In questo senso sì, i libri e i corsi aiutano: ti raccontano sfide con cui ancora non ti sei confrontato, ti preparano a diversi scenari possibili. Tra tanti libri possibili io consiglio di leggere questi:
- George Lois, Damn Good Advice (for people with talent), Phaidon, 6,76€.
- AA.VV., The Cluetrain Manifesto, Basic Books, 8,48 €.
- Robert Cialdini,Influence – The Psychology of Persuasion, 12,40 €.
«Eh, ma tutti in inglese?»
Sì, questo lavoro è un lavoro in inglese, se non sai l’inglese questo è il momento giusto per impararlo. Se non impari l’inglese non puoi fare questo lavoro.
Fermarsi
Il punto dove porta questo processo di lavoro-studio-lavoro-studio non è, al contrario di come uno penserebbe, la conoscenza globale e «risolta».

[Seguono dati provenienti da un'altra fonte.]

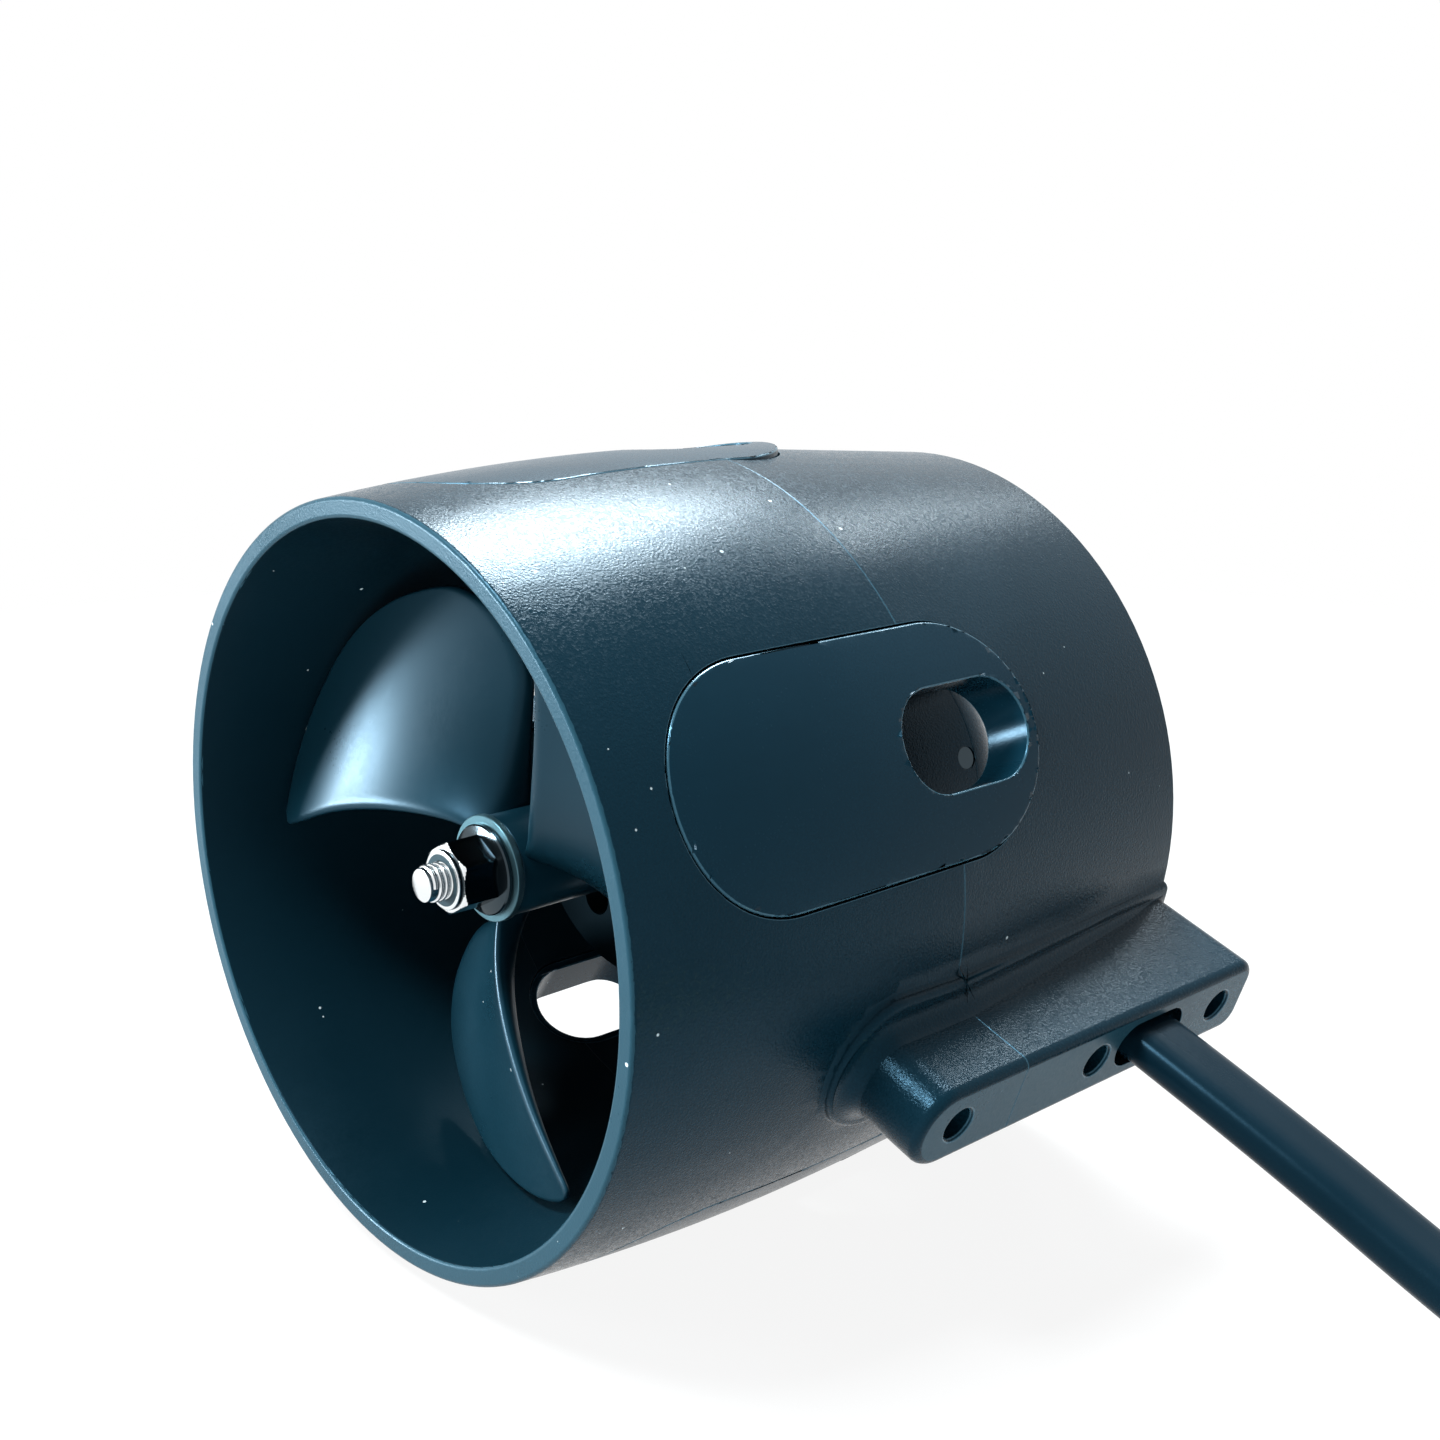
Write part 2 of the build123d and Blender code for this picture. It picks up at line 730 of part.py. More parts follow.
# Rotor: bell, flux ring, magnets
bell_plate_end = bell_front + bell_plate
thrust_face = tube_front - bush_flange_thickness - 2 * running_fit
boss_start = hub_end + boss_gap
boss_end = thrust_face - thrust_washer_thickness
grub_station = (boss_start + bell_front) / 2
with BuildPart() as rotor_bell:
    ring(boss_start, bell_front, bell_boss_radius)
    ring(bell_front, bell_end, bell_radius)
    with BuildSketch(station(bell_plate_end)):
        Circle(bell_radius - bell_wall)
    extrude(amount=-(bell_end - bell_plate_end), mode=Mode.SUBTRACT)
    ring(bell_plate_end, boss_end, bell_inner_boss_radius)
    with BuildSketch(station(boss_start)):
        Circle(shaft_radius + shaft_fit)
    extrude(amount=-(boss_end - boss_start), mode=Mode.SUBTRACT)
    with BuildSketch(station(bell_front)):
        with PolarLocations(vent_circle, vent_count):
            Circle(vent_radius)
    extrude(amount=-bell_plate, mode=Mode.SUBTRACT)
    with BuildSketch(facing(grub_station, 90, bell_boss_radius + tool_margin)):
        Circle(grub_radius + screw_clearance)
    extrude(amount=-(bell_boss_radius + tool_margin - shaft_radius), mode=Mode.SUBTRACT)
finish(rotor_bell, "rotor_bell")
with BuildPart() as grub_screw:
    with BuildSketch(facing(grub_station, 90, shaft_radius + shaft_fit)):
        Circle(grub_radius)
    extrude(amount=grub_length)
finish(grub_screw, "grub_screw")
with BuildPart() as flux_ring:
    ring(
        flux_ring_start,
        flux_ring_start + flux_ring_length,
        bell_radius - bell_wall - shaft_fit,
        magnet_outer,
    )
finish(flux_ring, "flux_ring")
with BuildPart() as magnets:
    with BuildSketch(station(magnet_start)):
        Circle(magnet_outer - shaft_fit)
        Circle(magnet_inner, mode=Mode.SUBTRACT)
        with PolarLocations((magnet_outer + magnet_inner) / 2, magnet_count):
            Rectangle(
                3 * magnet_thickness,
                2 * math.pi * magnet_outer / magnet_count * (1 - magnet_share),
                mode=Mode.SUBTRACT,
            )
    extrude(amount=-magnet_length)
finish(magnets, "magnets")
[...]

Si fa questo percorso per poi accorgersi che si può arrivare solo fino a lì. Che se ad esempio ho curato la mia newsletter, è andata benissimo, ma non ho mai curato quella di qualcun altro, allora non posso dire di saperne di newsletter: posso dire che l’argomento mi interessa, e darmi da fare per saperne di più. Continuare a studiare e soprattutto cercare dei progetti nuovi e diversi con cui confrontarmi. Oppure, in alternativa, accontentarmi di ciò che sto facendo e dire basta: «no grazie, non posso occuparmi di newsletter».

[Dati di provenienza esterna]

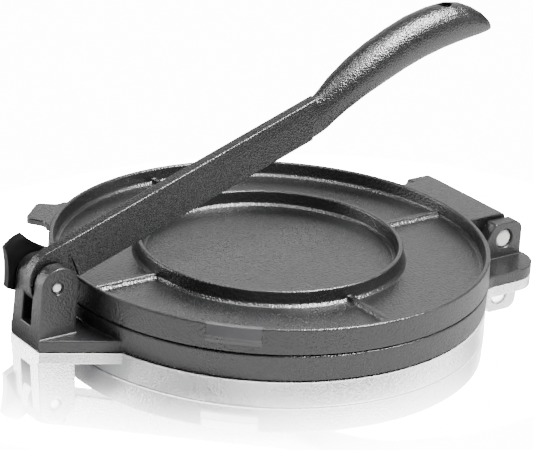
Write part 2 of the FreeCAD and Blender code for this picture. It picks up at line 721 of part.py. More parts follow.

Dire che non sai fare o che non puoi fare una cosa è molto bello, ho imparato con il tempo: ti dà sollievo, ti centra, ti fa stare nel momento. Ti definisce.
Se l’inizio è caratterizzato dal buttarsi nei progetti per accumulare esperienze e conoscenze, la maturità arriva con la capacità di stabilire un confine, di dire «io mi fermo qui».
E forse è proprio quello il momento in cui capisci che questo lavoro non hai iniziato a farlo, ma lo stai proprio facendo: quello in cui siedi in una riunione e dici serenamente ai tuoi clienti che quella cosa non la sai fare. Ce ne sono altre che puoi fare per loro, si contano sulle dita di una mano, ma le sai fare davvero bene.